> **What is asked**
Go through the records and give each one again exactly.

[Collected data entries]
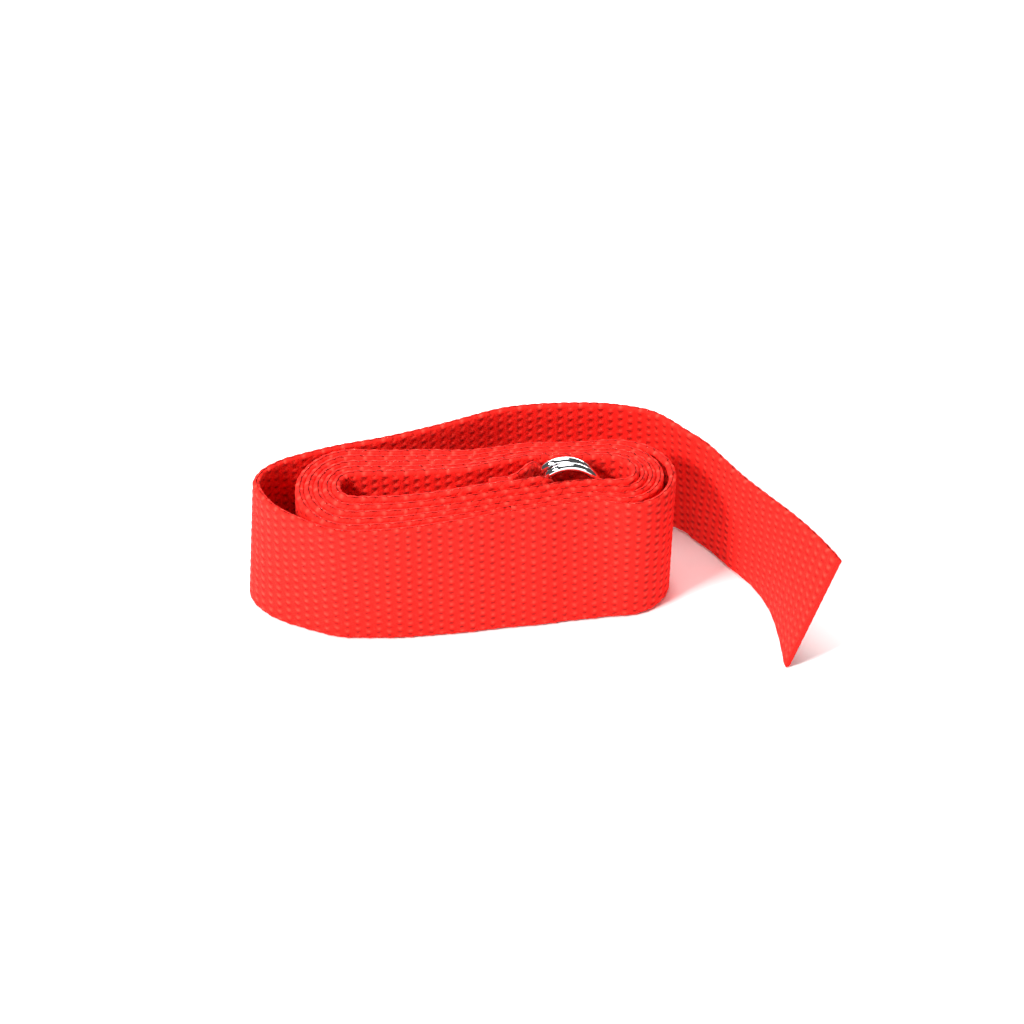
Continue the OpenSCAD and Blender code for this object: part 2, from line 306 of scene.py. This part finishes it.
def strap_rows(step):
    """The whole strap's rows from its sewn end to its cut end, and the row where the outer piece starts."""
    fold = fold_rows()[:-1]
    wound = turn_rows(np.linspace(0, SPLIT, 4000))
    rest = np.vstack([turn_rows(np.linspace(SPLIT, LAY_END, 1200))[1:-1], outer_rows(), tail_rows()[1:]])
    inner = np.vstack([fold, wound])
    inner_run = np.linalg.norm(np.diff(inner[:, :2], axis=0), axis=1).sum()
    rows = evenly(np.vstack([inner, rest]), step)
    rows = soften(rows, 2, (0, 1))
    rows = soften(rows, 5, BEND_COLUMNS)
    normal = left_of(np.gradient(rows[:, :2], axis=0))
    return np.column_stack([rows, normal]), int(np.argmin(abs(rows[:, RUN] - inner_run)))


# ---------------------------------------------------------------------------
# The weave, in numbers that both the mesh and the material use
# ---------------------------------------------------------------------------

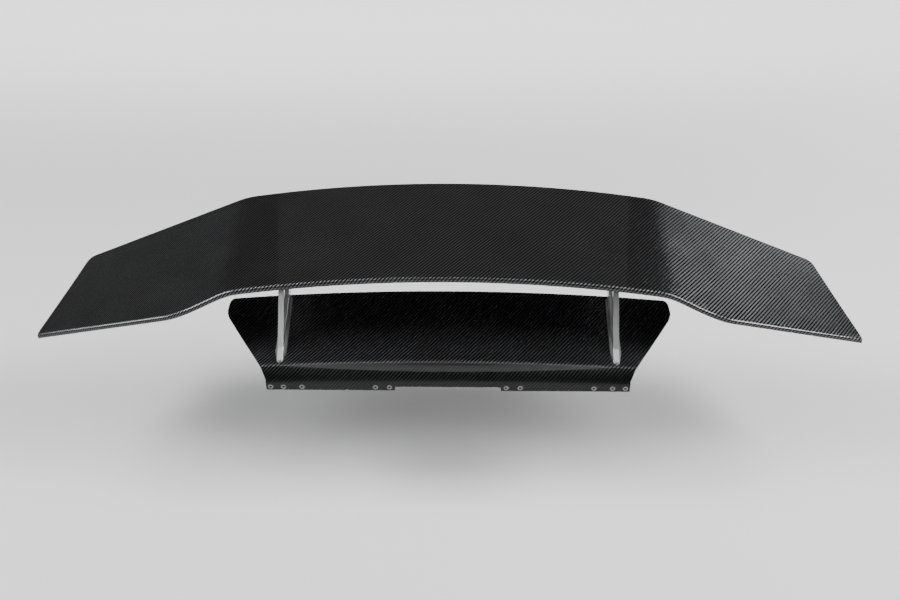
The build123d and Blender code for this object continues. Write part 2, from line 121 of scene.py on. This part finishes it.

> **Solution to the exercise**
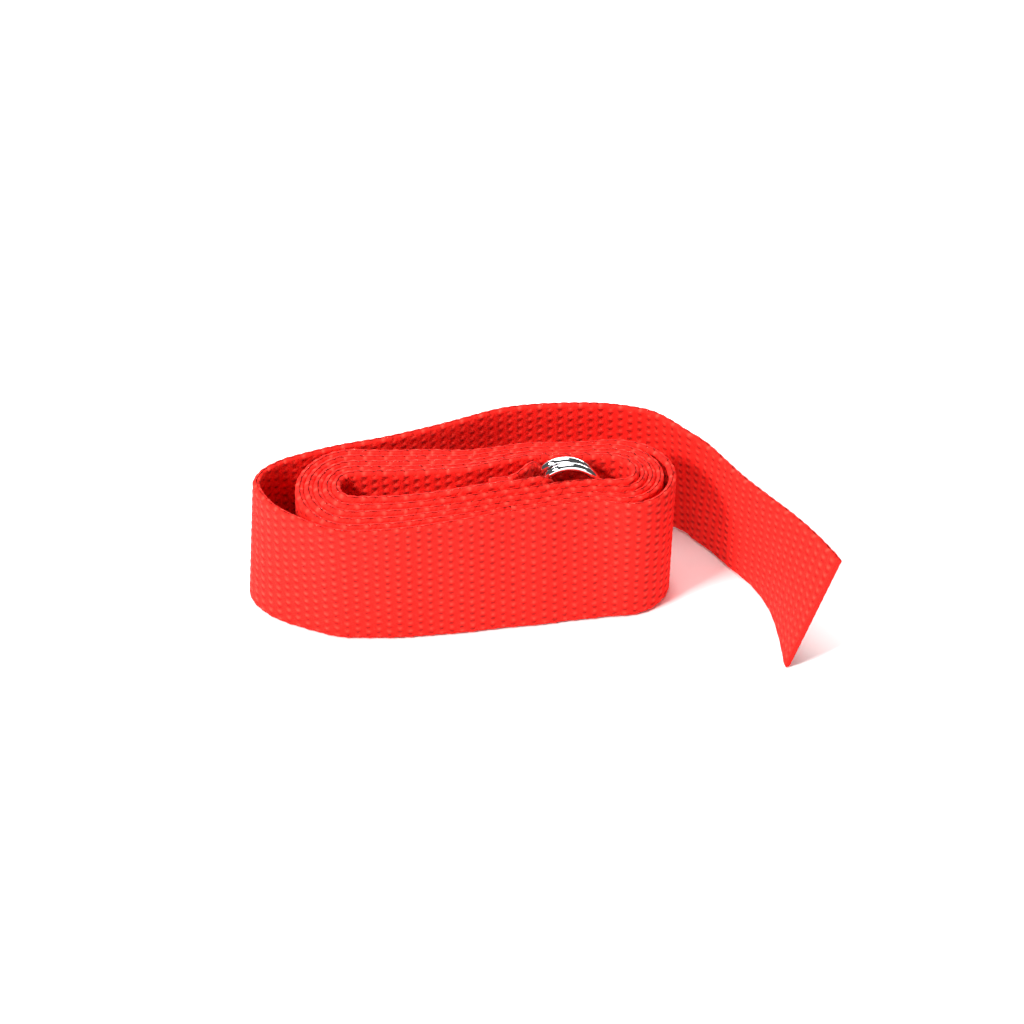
Continue the OpenSCAD and Blender code for this object: part 2, from line 306 of scene.py. This part finishes it.
def strap_rows(step):
    """The whole strap's rows from its sewn end to its cut end, and the row where the outer piece starts."""
    fold = fold_rows()[:-1]
    wound = turn_rows(np.linspace(0, SPLIT, 4000))
    rest = np.vstack([turn_rows(np.linspace(SPLIT, LAY_END, 1200))[1:-1], outer_rows(), tail_rows()[1:]])
    inner = np.vstack([fold, wound])
    inner_run = np.linalg.norm(np.diff(inner[:, :2], axis=0), axis=1).sum()
    rows = evenly(np.vstack([inner, rest]), step)
    rows = soften(rows, 2, (0, 1))
    rows = soften(rows, 5, BEND_COLUMNS)
    normal = left_of(np.gradient(rows[:, :2], axis=0))
    return np.column_stack([rows, normal]), int(np.argmin(abs(rows[:, RUN] - inner_run)))


# ---------------------------------------------------------------------------
# The weave, in numbers that both the mesh and the material use
# ---------------------------------------------------------------------------

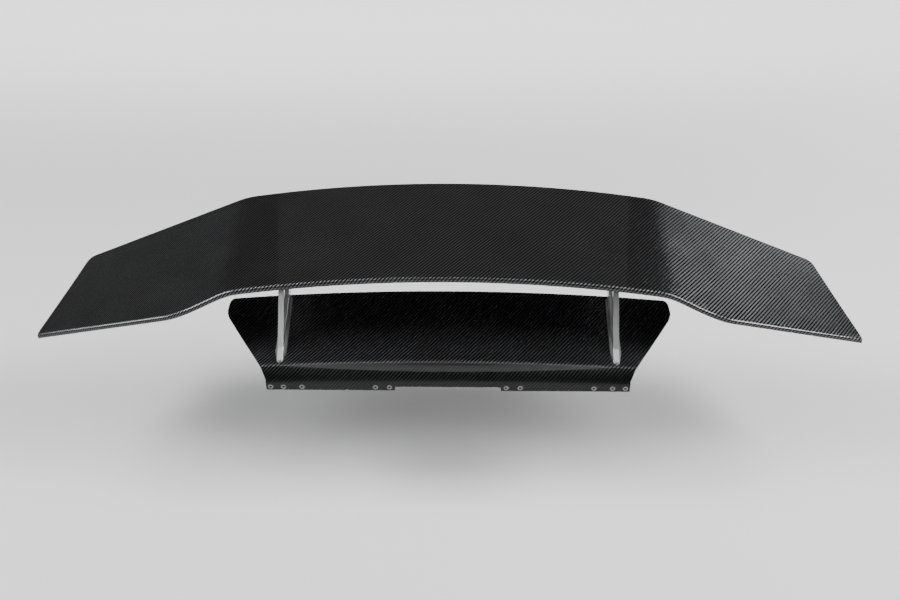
The build123d and Blender code for this object continues. Write part 2, from line 121 of scene.py on. This part finishes it.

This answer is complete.